Mikhail Valentinovich Kovalchuk (Михаил Валентинович Ковальчук; born 21 September 1946) is a Russian physicist and official. He is a brother of Yury Kovalchuk, known as "Putin's personal banker".

== Political activity ==
Since May 26, 2000 Mikhail Kovalchuk has been a Corresponding Member of the Russian Academy of Sciences (RAS) in physics.

Since 2001 he has been the Scientific Secretary of the Council for Science and High Technologies attached to the President of the Russian Federation.

Since February 2005 he has been the Director of the Kurchatov Institute.

In June 2007 by a decision of the RAS Presidium Mikhail Kovalchuk was appointed acting vice-president of the Academy for nanotechnology. As the Academy Charter stipulates that only full members are eligible for vice-presidency, Kovalchuk, being a corresponding member, can only be acting vice-president, unless the Charter is modified or he is elected full member.
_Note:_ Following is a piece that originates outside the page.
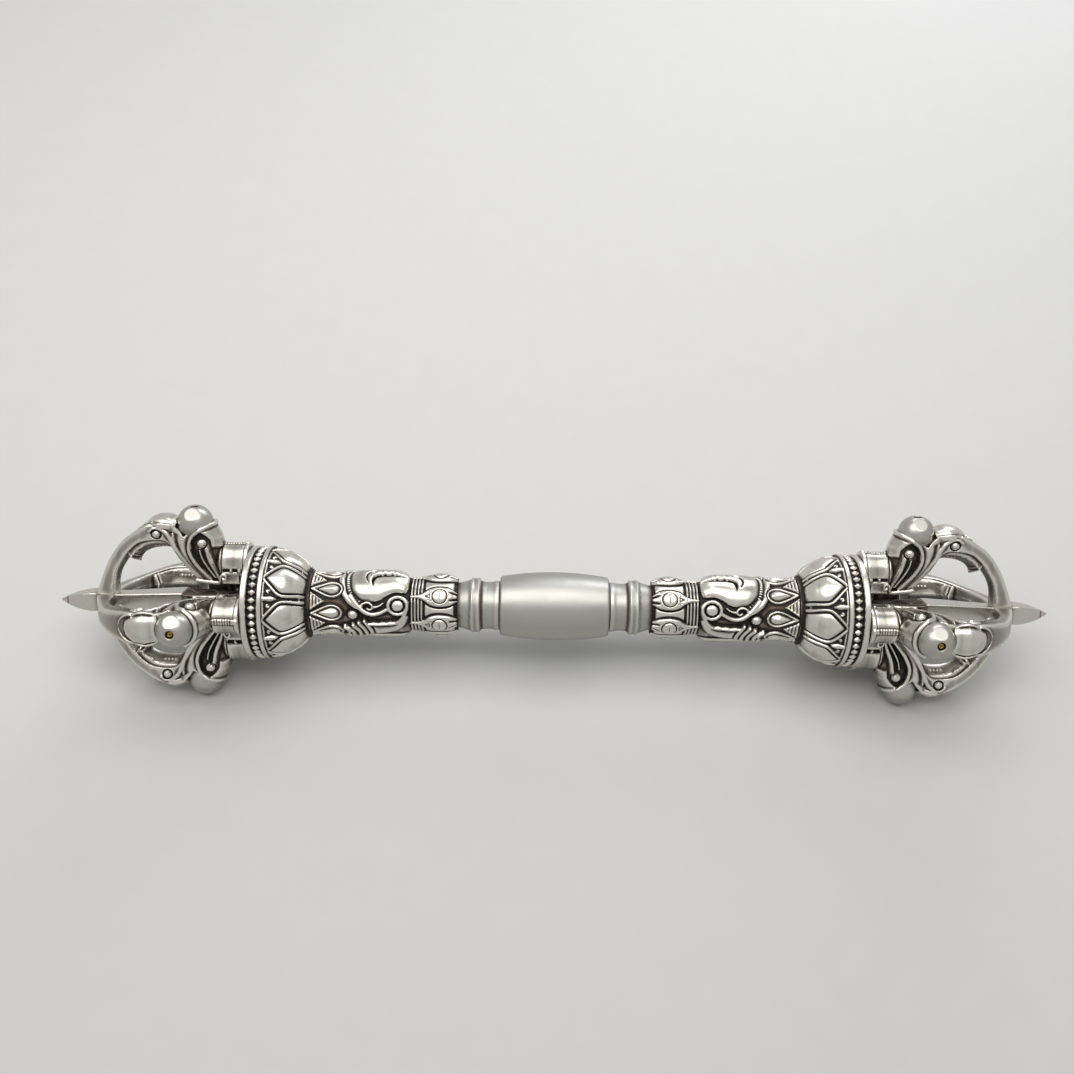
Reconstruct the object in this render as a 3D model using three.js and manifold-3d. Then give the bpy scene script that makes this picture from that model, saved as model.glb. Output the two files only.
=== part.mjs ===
// Long-handled five-pronged vajra: a turned grip carrying the same cast head at both ends.
// Millimetres, +Z up, the long axis along X, standing on the wear flats of its four lower crest balls.
// Pieces are measured outward from the middle of the grip. A prong is drawn standing up in its own
// X-Z plane, with Z as the distance from the long axis, and is then turned into place.

import * as THREE from 'three';
import { mergeVertices } from 'three/addons/utils/BufferGeometryUtils.js';
import Module from 'manifold-3d';

const wasm = await Module();
wasm.setup();

// Clearance between a peg and its hole, and between cast pieces that are soldered at a seam
const seam = 0.3;

// Turned grip and the rod inside it that strings both heads together
const gripLength = 19.14;
const gripMiddleRadius = 6.05;
const gripEndRadius = 5.2;
const gripLip = 0.4;
const rodRadius = 1.9;

// Turned neck with one bead
const neckLength = 7.43;
const neckFootRadius = 4.4;
const neckWaistRadius = 4.1;
const neckEndRadius = 3.8;
const neckBeadRadius = 4.9;
const neckBeadPlace = 4.4;
const neckBeadWidth = 1.6;

// Jewel collar: lozenge cartouches with round studs over a plain end band
const collarLength = 8.2;
const collarFootRadius = 3.95;
const collarBodyRadius = 4.75;
const collarBandRadius = 4.4;
const collarBandLength = 2.1;
const cartoucheCount = 6;
const cartoucheWidth = 3.9;
const cartoucheHeight = 0.55;
const studRadius = 1.4;
const studHeight = 0.35;
const studPlace = 3;
const cartoucheTurn = -10;
// Half outline of a cartouche from its root to its long point: shares of its length and half-width
const cartoucheEdge = [[0, 0], [0.17, 0.62], [0.36, 1], [0.56, 0.76], [0.74, 0.3]];

// Mask sleeve: domed brows, flower studs and clawed arms, then a row of teardrops. Turns are in
// degrees round the sleeve, the brow's from the upright and the others' from the brow.
const sleeveLength = 17.2;
const sleeveNeckRadius = 4.6;
const sleeveBodyRadius = 5;
const maskCount = 2;
const browLength = 10.6;
const browHalfWidth = 4.9;
const browDepth = 3.5;
const browHeight = 1.1;
const browInset = 0.4;
const browTurn = 20;
const flowerRadius = 1.55;
const flowerPlace = 1.9;
const flowerTurn = 48;
const armHalfWidth = 1.3;
const armTurn = 77;
const armSlant = 12;
const pawLength = 3.6;
const pawTurn = 88;
const pawSlant = 62;
const pearlRadius = 0.85;
const pearlTurn = 62.5;
const teardropCount = 8;
const teardropLength = 5.3;
const teardropHalfWidth = 1.65;
const teardropHeight = 1.15;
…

Despite pressure from Vladimir Putin, the RAS rejected Kovalchuk's application for full membership in May 2008. This was seen as the first major blow to Putin's authority since coming to power in 2000 as there was speculation that Putin had wanted Kovalchuk to become President of the RAS.

In June 2023, he was also appointed President of the Polytechnic Museum.